§ CHALLENGE
Copy out the line that contains "obj.parent = None", the line that contains "self.tree = tree", and every line between them, exactly, and nothing else.
[begin STORED DATA]
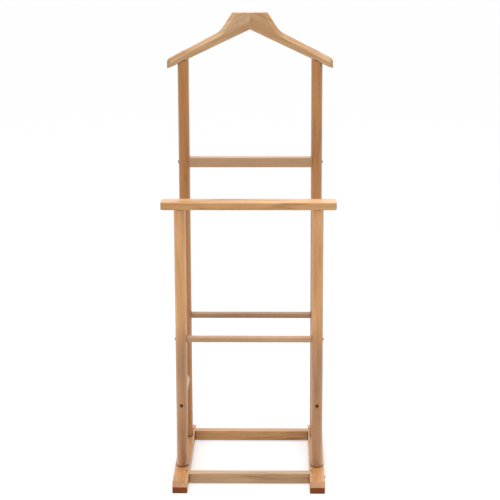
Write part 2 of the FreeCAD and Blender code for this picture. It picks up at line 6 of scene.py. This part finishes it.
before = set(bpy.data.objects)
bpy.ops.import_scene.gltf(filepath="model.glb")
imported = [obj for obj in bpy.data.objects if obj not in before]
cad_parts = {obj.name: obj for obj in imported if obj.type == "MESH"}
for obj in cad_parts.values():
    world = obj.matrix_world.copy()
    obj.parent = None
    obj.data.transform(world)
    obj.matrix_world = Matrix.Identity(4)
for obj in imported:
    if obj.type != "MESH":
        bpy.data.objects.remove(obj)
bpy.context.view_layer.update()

MM = 0.001
PER_METRE = 1000  # millimetres
QUARTER_TURN = math.pi / 2


# ---------------------------------------------------------------- node helpers

class Tree:
    """Short calls for the nodes that the materials are made of. Values are numbers or sockets."""

    def __init__(self, tree):
        self.tree = tree

    def feed(self, socket, value):
        if isinstance(value, bpy.types.NodeSocket):
            self.tree.links.new(value, socket)
        else:
            socket.default_value = value

    def add(self, kind, inputs=(), **settings):
        node = self.tree.nodes.new(kind)
        for name, value in settings.items():
            setattr(node, name, value)
        for key, value in dict(inputs).items():
            self.feed(node.inputs[key], value)
        return node

    def math(self, operation, *values, clamp=False):
        inputs = dict(enumerate(values))
        return self.add("ShaderNodeMath", inputs, operation=operation, use_clamp=clamp).outputs[0]

    def vector(self, operation, *values):
        node = self.add("ShaderNodeVectorMath", dict(enumerate(values)), operation=operation)
        return node.outputs["Value" if operation in ("LENGTH", "DOT_PRODUCT") else "Vector"]

    def noise(self, vector, size, detail=2.0, roughness=0.5, colour=False):
        """Noise from 0 to 1 whose features are about size (three lengths) across."""
        stretched = self.vector("DIVIDE", vector, size)
        inputs = {"Vector": stretched, "Scale": 1.0, "Detail": detail, "Roughness": roughness}
        return self.add("ShaderNodeTexNoise", inputs).outputs["Color" if colour else "Fac"]

    def ramp(self, value, low, high, to_low=0.0, to_high=1.0):
        """A smooth step: to_low where value is at low, to_high where it is at high."""
        inputs = {"Value": value, "From Min": low, "From Max": high, "To Min": to_low, "To Max": to_high}
        return self.add("ShaderNodeMapRange", inputs, interpolation_type="SMOOTHSTEP").outputs["Result"]

    def mix(self, factor, a, b, blend="MIX"):
        node = self.add("ShaderNodeMix", data_type="RGBA", blend_type=blend)
        self.feed(node.inputs["Factor"], factor)
        self.feed(node.inputs["A"], a)
        self.feed(node.inputs["B"], b)
        return [s for s in node.outputs if s.type == "RGBA"][0]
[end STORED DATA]
§ ANSWER TO THE EXERCISE
    obj.parent = None
    obj.data.transform(world)
    obj.matrix_world = Matrix.Identity(4)
for obj in imported:
    if obj.type != "MESH":
        bpy.data.objects.remove(obj)
bpy.context.view_layer.update()

MM = 0.001
PER_METRE = 1000  # millimetres
QUARTER_TURN = math.pi / 2


# ---------------------------------------------------------------- node helpers

class Tree:
    """Short calls for the nodes that the materials are made of. Values are numbers or sockets."""

    def __init__(self, tree):
        self.tree = tree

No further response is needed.